Hey, so I'll chime in too since I was really looking forward to a review of this board. Here's what I posted on the sff and amd subreddit about this article:


This review doesn't seem to be very thorough or professional. There's a few glaring mistakes or lack of scrutiny in certain parts. He asks the reader to count the phases (6), but didn't bother to remove the heatsink to see if it's a true 6 phase or another combination (it probably is, but I didn't learn any more about power delivery than when I looked at the picture of the board a few weeks ago).

Also, he states there are 2 SATA ports when there are clearly 4 on the board (The BIOS lists 4 as well, shown later in the review). The board even comes with 4 SATA cables, so this is a very obvious mistake.

His overview of overclocking on the board gives no information.

There's a lot of information here but very little of it is relevant to what I was hoping to see.

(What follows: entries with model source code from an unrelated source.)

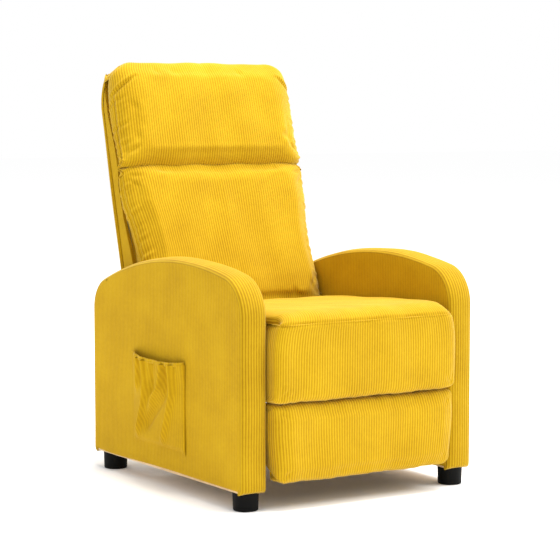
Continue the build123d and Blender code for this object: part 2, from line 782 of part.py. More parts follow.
with BuildPart() as drive_tube:
    with BuildSketch(Plane.YZ):
        with Locations(drive_pivot):
            Circle(drive_tube_radius)
            Circle(drive_tube_radius - drive_tube_wall, mode=Mode.SUBTRACT)
    extrude(amount=layer_x(DRIVE), both=True)
finish(drive_tube, "drive_tube")

# ---- legrest -------------------------------------------------------------------------------
legrest_front = seat_front + legrest_setback
legrest_top = seat_border_bottom - legrest_gap
pad_rear = legrest_front + legrest_pad_thickness
board_rear = pad_rear + legrest_board_thickness
board_margin = 22.0
legrest_middle = (legrest_top + legrest_bottom) / 2
board_half_height = (legrest_top - legrest_bottom) / 2 - board_margin
screw_places = [(x, z) for x in (layer_x(LEGREST) - bracket_flange / 2,)
                for z in (legrest_middle - screw_low, legrest_middle + screw_high)]

with BuildPart() as legrest_board:
    with BuildSketch(Plane.XZ.offset(-board_rear)):
        with Locations((0, legrest_middle)):
            Rectangle(2 * (seat_half - board_margin), 2 * board_half_height)
    extrude(amount=legrest_board_thickness)
finish(legrest_board, "legrest_board")

with BuildPart() as legrest_pad:
    with BuildSketch(Plane.XZ.offset(-pad_rear + soft_gap)):
        with Locations((0, legrest_middle)):
            RectangleRounded(2 * seat_half, legrest_top - legrest_bottom, legrest_corner_rounding)
    extrude(amount=legrest_pad_thickness - soft_gap)
    fillet(legrest_pad.faces().sort_by(Axis.Y)[0].edges(), radius=legrest_front_rounding)
finish(legrest_pad, "legrest_pad")

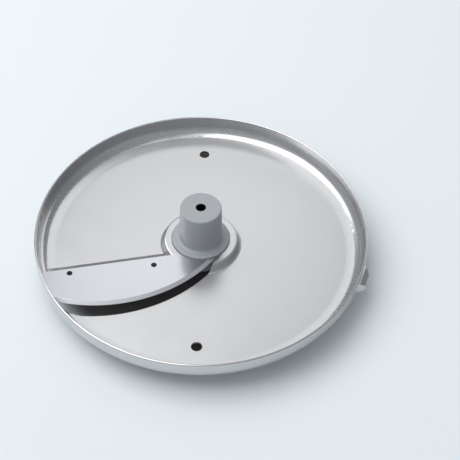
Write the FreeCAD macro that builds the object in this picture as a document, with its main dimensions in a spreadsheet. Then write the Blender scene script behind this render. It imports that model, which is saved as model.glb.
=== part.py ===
import FreeCAD, Part
import os
import re
import Sketcher
from math import atan2, cos, hypot, radians, sin, sqrt

# A food processor slicing disc: a pressed stainless dish with an upturned rim, a sickle
# blade screwed on a raised bed above the throat, and a moulded hub clamped by a ring nut.
# Lengths are in millimetres. The origin is the mouth of the drive bore on the hub's bottom
# face, +Z runs up through the hub and the two plate holes lie on the Y axis.

SIZES = [
    # sheet and rim
    ("sheet_t", "1.2", "thickness of the pressed sheet"),
    ("rim_r", "87", "outer radius of the rim"),
    ("rim_rise", "11.4", "top of the rim above the plate"),
    ("corner_r", "5.5", "inner radius of the rim's corner"),
    ("margin_r", "25", "radius of the gentle margin before the corner"),
    ("margin_slope", "10", "slope in degrees where margin and corner meet"),
    ("plate_z", "10", "height of the plate's upper face"),
    # seat for the hub flange, and the ring boss round it
    ("seat_r", "15.6", "radius of the seat sunk for the hub flange"),
    ("lap_w", "1.6", "width of the seat sheet under the ring boss and under the bed"),
    ("boss_w", "3.7", "width of the ring boss at its top"),
    ("boss_run", "1.6", "run of the ring boss's sloping wall"),
    ("boss_rise", "4.5", "top of the ring boss above the plate"),
    ("boss_bend", "1", "bend radius at the top and foot of the ring boss"),
    # blade bed and throat, in a frame whose first axis follows the blade's back edge
    ("blade_turn", "191.93", "direction in degrees of the blade's back edge"),
    ("bed_v", "8.2", "top of the sloping step behind the bed"),
    ("step_run", "4.7", "run of the sloping step"),
    ("step_in", "1.8", "inner end of the step inside the ring boss's top edge"),
    ("notch_in", "10", "inner end of the relief notch from the rim"),
    ("notch_out", "5.8", "outer end of the relief notch from the rim"),
    ("window_in", "2.5", "window's outer arc from the rim"),
    ("throat_dip", "0.61", "how far the throat curve dips into the flange seat"),
    ("overhang", "4.5", "blade ahead of the bed"),
    # blade
    ("blade_t", "1.2", "thickness of the blade"),
    ("blade_set", "0.8", "blade's back edge ahead of the step's top"),
    ("blade_gap", "0.15", "clearance at the blade's inner and outer ends"),
    ("edge_dip", "2.08", "how far the cutting curve dips into the flange seat"),
    ("bevel_w", "2", "width of the ground bevel"),
    ("bevel_h", "0.9", "depth of the ground bevel"),
    # blade screws
    ("screw_outer_in", "16.3", "outer blade screw from the rim"),
    ("screw_outer_v", "12", "outer blade screw, second coordinate"),
    ("screw_inner_out", "11.6", "inner blade screw from the flange seat"),
    ("screw_inner_v", "14.1", "inner blade screw, second coordinate"),
    ("screw_d", "3", "thread diameter of a blade screw"),
    ("screw_play", "0.4", "clearance of a blade screw in the bed, on diameter"),
    ("screw_head_w", "2.6", "head of a blade screw wider than its thread"),
    ("screw_head_h", "1.7", "height of a blade screw's head"),
    ("screw_sunk", "0.4", "screw tip below the blade's upper face"),
    ("screw_tip", "0.3", "chamfer of a screw's tip"),
    ("screw_hex", "2", "hexagon recess across flats"),
    ("screw_hex_deep", "1", "depth of the hexagon recess"),
    # plate holes
    ("plate_hole_d", "5.6", "diameter of a plate hole"),
    ("plate_hole_in", "19.6", "plate holes from the rim"),
    # rim lug
    ("lug_turn", "-18", "direction in degrees of the lug on the rim"),
    ("lug_out", "3", "lug proud of the rim"),
    ("lug_root", "15", "length of the lug at the rim"),
    ("lug_crest", "8", "length of the lug at its outer face"),
    ("lug_low", "3", "bottom of the lug above the plate"),
    ("lug_high", "9", "top of the lug above the plate"),
    ("lug_fall", "2.6", "slope from the lug's top to its outer face"),
    # hub
    ("hub_rise", "28", "top of the hub above the plate"),
    ("hub_top_r", "10.75", "radius of the hub at its top"),
    ("hub_foot_r", "11.2", "radius of the hub above the flange"),
    ("hub_edge", "0.8", "rounding of the hub's top edge"),
    ("flange_gap", "0.3", "clearance of the hub flange in its seat"),
    ("flange_rise", "6", "top of the hub flange above the plate"),
    ("flange_edge", "0.9", "rounding of the flange's upper edge"),
    ("flange_root", "1.2", "rounding between flange and hub"),
    ("barrel_r", "11.4", "radius of the threaded barrel under the flange"),
    ("barrel_gap", "0.1", "clearance of the barrel in the plate"),
    ("barrel_edge", "0.6", "chamfer of the barrel's bottom edge"),
    ("bore_r", "7", "radius of the drive bore"),
    ("bore_deep", "30", "depth of the drive bore"),
    ("vent_r", "2.5", "radius of the vent in the hub's top"),
    ("slot_w", "5", "width of the slot for the drive pin"),
    ("slot_h", "6", "height of the slot for the drive pin"),
    # ring nut
    ("nut_out", "1", "ring nut beyond the flange seat"),
    ("nut_drop", "4", "bottom of the ring nut below the plate's upper face"),
    ("nut_edge", "0.6", "chamfer of the ring nut"),
    ("nut_slots", "6", "number of spanner slots"),
    ("nut_slot_w", "4", "width of a spanner slot"),
    ("nut_slot_deep", "2", "depth of a spanner slot"),
    ("nut_slot_h", "3", "height of a spanner slot"),
]

CORNER_LIFT = "(margin_r - (margin_r - corner_r) * cos(margin_slope * 1deg))"
MID_SHEET = "(corner_r + sheet_t / 2)"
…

In retrospect I was a little mean about the way my response was handled, and I'm going to preemptively apologize for the way I worded my above post. In my opinion, the things a review should look for are overclocking capabilities, and features. There's a lot of fluff in this article. 29 pages hardly seems necessary.

I appreciate the work that went into this article, and he did show some good things like the BIOS layout (which looks great per usual, Asus) and a more in-depth look at the hardware, but I was really hoping to see an in-depth look into overclocking on this board. Comparing how the same chip overclocks on this board vs other boards (do you need to add more voltage to compensate for v droop? How does the VRM temperature hold up in longer heavy loads?) would be helpful in future reviews.

This is what I was really looking for in this review today, and came away 29 pages later with no answers to the real questions I had about this board.

Embra
Senior Member



Posts: 1124
Posted on: 05/08/2018 03:23 PM
I plan to upgrade on Ryzen 2. I am really temped to go ITX now. :)
My 1700x going to become my productivity machine, and my 4970k going to me nephew.